*Exercise:* Say how many lines of these entries include the word "lifts", and answer with the number alone.

── Records to process ──

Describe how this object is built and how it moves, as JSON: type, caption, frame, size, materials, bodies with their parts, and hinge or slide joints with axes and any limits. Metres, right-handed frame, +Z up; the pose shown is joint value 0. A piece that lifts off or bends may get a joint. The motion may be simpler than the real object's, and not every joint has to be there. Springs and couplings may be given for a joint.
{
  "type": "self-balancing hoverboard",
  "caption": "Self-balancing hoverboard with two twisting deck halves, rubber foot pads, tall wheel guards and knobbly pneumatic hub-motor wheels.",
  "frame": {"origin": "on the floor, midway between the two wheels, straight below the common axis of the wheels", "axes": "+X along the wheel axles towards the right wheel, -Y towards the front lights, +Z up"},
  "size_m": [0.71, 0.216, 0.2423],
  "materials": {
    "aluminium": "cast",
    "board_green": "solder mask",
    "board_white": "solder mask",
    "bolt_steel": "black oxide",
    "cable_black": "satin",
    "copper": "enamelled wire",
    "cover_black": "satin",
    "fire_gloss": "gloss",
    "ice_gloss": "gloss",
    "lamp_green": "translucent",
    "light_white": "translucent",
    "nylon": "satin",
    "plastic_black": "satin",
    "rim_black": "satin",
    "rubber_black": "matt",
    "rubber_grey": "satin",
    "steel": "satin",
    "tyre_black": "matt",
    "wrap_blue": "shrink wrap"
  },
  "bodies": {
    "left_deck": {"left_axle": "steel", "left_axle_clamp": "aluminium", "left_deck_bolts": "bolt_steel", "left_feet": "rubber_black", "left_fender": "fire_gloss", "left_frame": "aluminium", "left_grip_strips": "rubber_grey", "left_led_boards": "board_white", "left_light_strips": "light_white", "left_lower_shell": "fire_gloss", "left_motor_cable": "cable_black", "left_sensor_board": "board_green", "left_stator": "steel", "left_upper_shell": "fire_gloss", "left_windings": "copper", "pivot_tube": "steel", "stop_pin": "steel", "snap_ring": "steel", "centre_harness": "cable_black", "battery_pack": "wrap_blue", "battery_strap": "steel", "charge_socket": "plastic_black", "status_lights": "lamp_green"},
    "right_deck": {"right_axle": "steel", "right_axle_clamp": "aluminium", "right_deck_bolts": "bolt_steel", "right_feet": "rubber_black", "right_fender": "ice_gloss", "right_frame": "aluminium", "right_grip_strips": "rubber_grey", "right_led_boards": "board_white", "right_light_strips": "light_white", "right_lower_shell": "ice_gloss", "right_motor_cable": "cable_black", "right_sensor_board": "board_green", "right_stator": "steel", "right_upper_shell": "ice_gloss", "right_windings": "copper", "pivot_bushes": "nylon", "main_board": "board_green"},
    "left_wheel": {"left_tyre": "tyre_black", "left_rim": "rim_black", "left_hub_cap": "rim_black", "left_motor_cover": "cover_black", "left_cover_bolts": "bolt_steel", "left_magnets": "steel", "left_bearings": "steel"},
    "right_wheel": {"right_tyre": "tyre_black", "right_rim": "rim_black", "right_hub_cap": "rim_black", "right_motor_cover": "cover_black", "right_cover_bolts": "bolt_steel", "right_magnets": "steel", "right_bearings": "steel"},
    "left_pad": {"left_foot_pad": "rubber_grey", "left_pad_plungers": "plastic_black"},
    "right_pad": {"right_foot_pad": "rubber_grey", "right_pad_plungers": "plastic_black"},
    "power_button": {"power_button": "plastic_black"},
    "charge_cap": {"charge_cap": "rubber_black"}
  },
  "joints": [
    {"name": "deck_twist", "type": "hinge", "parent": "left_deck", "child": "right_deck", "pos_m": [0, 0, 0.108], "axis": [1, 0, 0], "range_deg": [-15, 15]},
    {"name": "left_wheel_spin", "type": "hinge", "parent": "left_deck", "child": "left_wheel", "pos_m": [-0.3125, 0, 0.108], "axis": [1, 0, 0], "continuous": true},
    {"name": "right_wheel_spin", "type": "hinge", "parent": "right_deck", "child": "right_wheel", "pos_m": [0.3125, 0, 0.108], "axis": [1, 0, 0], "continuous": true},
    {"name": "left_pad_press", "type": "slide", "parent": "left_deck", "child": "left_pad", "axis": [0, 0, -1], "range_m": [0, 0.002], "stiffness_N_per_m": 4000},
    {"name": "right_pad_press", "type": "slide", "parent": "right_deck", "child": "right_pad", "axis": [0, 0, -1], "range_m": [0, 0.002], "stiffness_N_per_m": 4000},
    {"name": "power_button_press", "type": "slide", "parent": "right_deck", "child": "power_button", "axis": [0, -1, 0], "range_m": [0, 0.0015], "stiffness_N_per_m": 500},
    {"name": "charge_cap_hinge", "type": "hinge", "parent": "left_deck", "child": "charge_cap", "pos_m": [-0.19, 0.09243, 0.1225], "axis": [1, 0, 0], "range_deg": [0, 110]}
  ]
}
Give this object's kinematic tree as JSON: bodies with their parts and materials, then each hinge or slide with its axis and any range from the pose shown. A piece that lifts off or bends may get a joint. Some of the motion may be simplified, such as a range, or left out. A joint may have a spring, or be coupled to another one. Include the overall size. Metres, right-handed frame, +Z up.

───

*Task answer:* 2